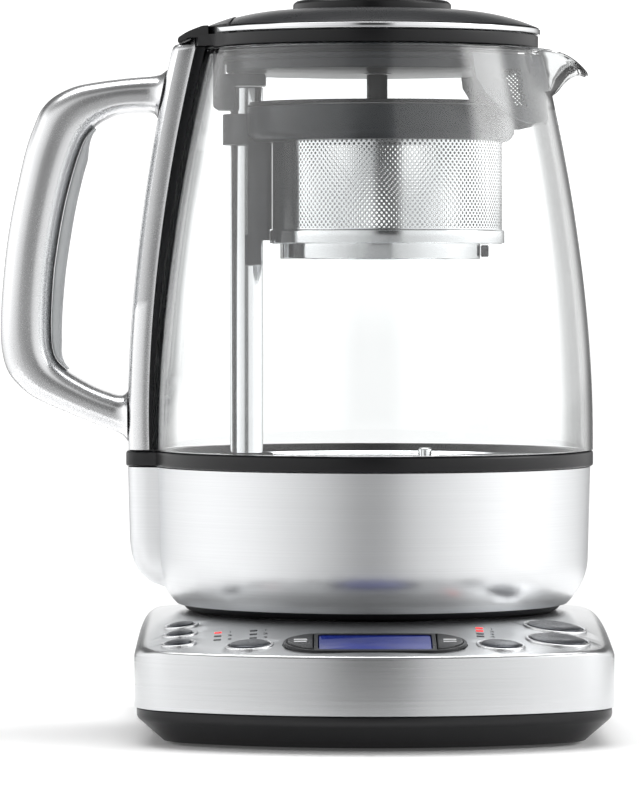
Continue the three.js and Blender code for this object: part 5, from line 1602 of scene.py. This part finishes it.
class TEAMAKER_OT_basket_wall(bpy.types.Operator):
    """Model the perforated wall of the basket"""

    bl_idname = "tea_maker.basket_wall"
    bl_label = "Basket Wall"

    def execute(self, context):
        pitch, row = sizes().hole_pitch / MM, sizes().hole_row_pitch / MM
        sweep = TURN - 2 * PLAIN_HALF_ANGLE
        columns = round(sweep * MESH_RADIUS / pitch)
        rows = round((MESH_TOP - MESH_BOTTOM) / row)
        sheet = perforated_sheet("perforated_wall", columns, rows, pitch, row, sizes().hole_radius / MM)
        turn_step = sweep / columns
        row_step = (MESH_TOP - MESH_BOTTOM) / rows
        for vertex in sheet.data.vertices:
            turn = PLAIN_HALF_ANGLE - HALF_TURN + (vertex.co.x / pitch + 0.5) * turn_step
            height = MESH_BOTTOM + (vertex.co.y / row + 0.5) * row_step
            vertex.co = at_angle(MESH_RADIUS, turn, height) + Vector((MESH_X, 0, 0))
        modified(sheet, "SOLIDIFY", thickness=MESH_WALL, offset=-1)
        strips = [self.strip(span("basket_wall")[0].z, MESH_BOTTOM, HALF_TURN, MESH_STEPS),
                  self.strip(MESH_BOTTOM, MESH_TOP, PLAIN_HALF_ANGLE, PLAIN_STEPS),
                  self.strip(MESH_TOP, LIP_BOTTOM + LIP_OVERLAP, HALF_TURN, MESH_STEPS)]
        lip = hoop("lip", MESH_RADIUS - MESH_WALL, MESH_RADIUS + LIP_WIDTH, LIP_BOTTOM, LIP_TOP, MESH_X, 0,
                   MESH_STEPS, 0.2)
        wall = gathered("perforated_wall", [sheet] + strips + [lip])
        settle(wall, "polished_steel", "basket", "brushed_steel", "basket_wall")
        return {"FINISHED"}

    def strip(self, bottom, top, half, steps):
        """A plain stretch of the wall, to either side of the pillar or all round."""
        clear_selection()
        bpy.ops.mesh.primitive_grid_add(x_subdivisions=steps, y_subdivisions=1, size=2)
        piece = named("plain_strip")
        for vertex in piece.data.vertices:
            turn = HALF_TURN + vertex.co.x * half
            height = bottom if vertex.co.y < 0 else top
            vertex.co = at_angle(MESH_RADIUS, turn, height) + Vector((MESH_X, 0, 0))
        mend(piece)
        return modified(piece, "SOLIDIFY", thickness=MESH_WALL, offset=-1)


# The cup that carries the basket, and the bracket that slides on the pillar
CUP_WALL = 1.2
CUP_CHAMFER = 2.4
SLIDE_BORE = PILLAR_RADIUS + SLIDE_GAP
BAND_RADIUS = 41.9
COLLAR_BOTTOM = 206.0
LEG_BOTTOM = 172.1
LEG_TOP = 206.65
LEG_HALF_ANGLE = 1.5
LEG_STEPS = 24
PAD_DEPTH = 2.2
PAD_TURN = 1.25
PAD_HALF_ANGLE = 0.36
PAD_OVERLAP = 2.0
PAD_STEPS = 8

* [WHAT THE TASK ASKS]
Extract the data in full. Keep it word for word.

* [WRITTEN SOLUTION]
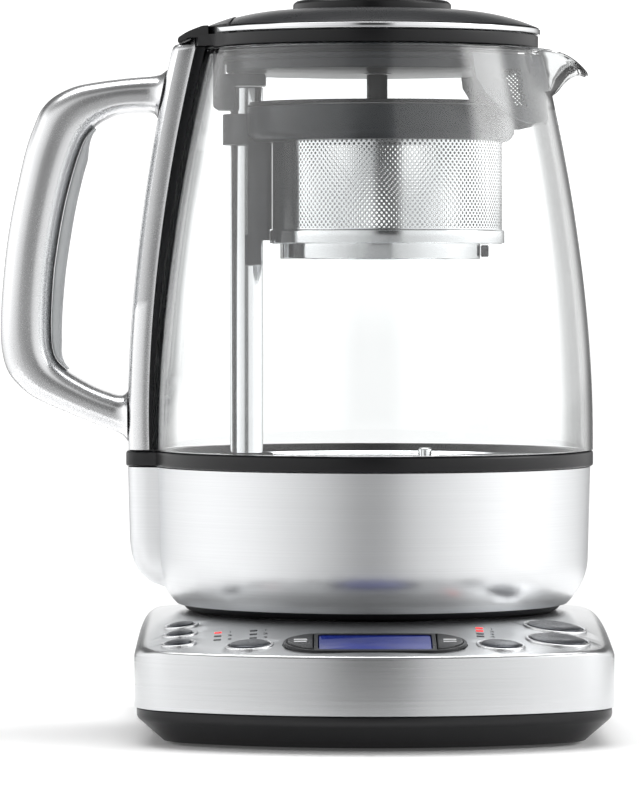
Continue the three.js and Blender code for this object: part 5, from line 1602 of scene.py. This part finishes it.
class TEAMAKER_OT_basket_wall(bpy.types.Operator):
    """Model the perforated wall of the basket"""

    bl_idname = "tea_maker.basket_wall"
    bl_label = "Basket Wall"

    def execute(self, context):
        pitch, row = sizes().hole_pitch / MM, sizes().hole_row_pitch / MM
        sweep = TURN - 2 * PLAIN_HALF_ANGLE
        columns = round(sweep * MESH_RADIUS / pitch)
        rows = round((MESH_TOP - MESH_BOTTOM) / row)
        sheet = perforated_sheet("perforated_wall", columns, rows, pitch, row, sizes().hole_radius / MM)
        turn_step = sweep / columns
        row_step = (MESH_TOP - MESH_BOTTOM) / rows
        for vertex in sheet.data.vertices:
            turn = PLAIN_HALF_ANGLE - HALF_TURN + (vertex.co.x / pitch + 0.5) * turn_step
            height = MESH_BOTTOM + (vertex.co.y / row + 0.5) * row_step
            vertex.co = at_angle(MESH_RADIUS, turn, height) + Vector((MESH_X, 0, 0))
        modified(sheet, "SOLIDIFY", thickness=MESH_WALL, offset=-1)
        strips = [self.strip(span("basket_wall")[0].z, MESH_BOTTOM, HALF_TURN, MESH_STEPS),
                  self.strip(MESH_BOTTOM, MESH_TOP, PLAIN_HALF_ANGLE, PLAIN_STEPS),
                  self.strip(MESH_TOP, LIP_BOTTOM + LIP_OVERLAP, HALF_TURN, MESH_STEPS)]
        lip = hoop("lip", MESH_RADIUS - MESH_WALL, MESH_RADIUS + LIP_WIDTH, LIP_BOTTOM, LIP_TOP, MESH_X, 0,
                   MESH_STEPS, 0.2)
        wall = gathered("perforated_wall", [sheet] + strips + [lip])
        settle(wall, "polished_steel", "basket", "brushed_steel", "basket_wall")
        return {"FINISHED"}

    def strip(self, bottom, top, half, steps):
        """A plain stretch of the wall, to either side of the pillar or all round."""
        clear_selection()
        bpy.ops.mesh.primitive_grid_add(x_subdivisions=steps, y_subdivisions=1, size=2)
        piece = named("plain_strip")
        for vertex in piece.data.vertices:
            turn = HALF_TURN + vertex.co.x * half
            height = bottom if vertex.co.y < 0 else top
            vertex.co = at_angle(MESH_RADIUS, turn, height) + Vector((MESH_X, 0, 0))
        mend(piece)
        return modified(piece, "SOLIDIFY", thickness=MESH_WALL, offset=-1)


# The cup that carries the basket, and the bracket that slides on the pillar
CUP_WALL = 1.2
CUP_CHAMFER = 2.4
SLIDE_BORE = PILLAR_RADIUS + SLIDE_GAP
BAND_RADIUS = 41.9
COLLAR_BOTTOM = 206.0
LEG_BOTTOM = 172.1
LEG_TOP = 206.65
LEG_HALF_ANGLE = 1.5
LEG_STEPS = 24
PAD_DEPTH = 2.2
PAD_TURN = 1.25
PAD_HALF_ANGLE = 0.36
PAD_OVERLAP = 2.0
PAD_STEPS = 8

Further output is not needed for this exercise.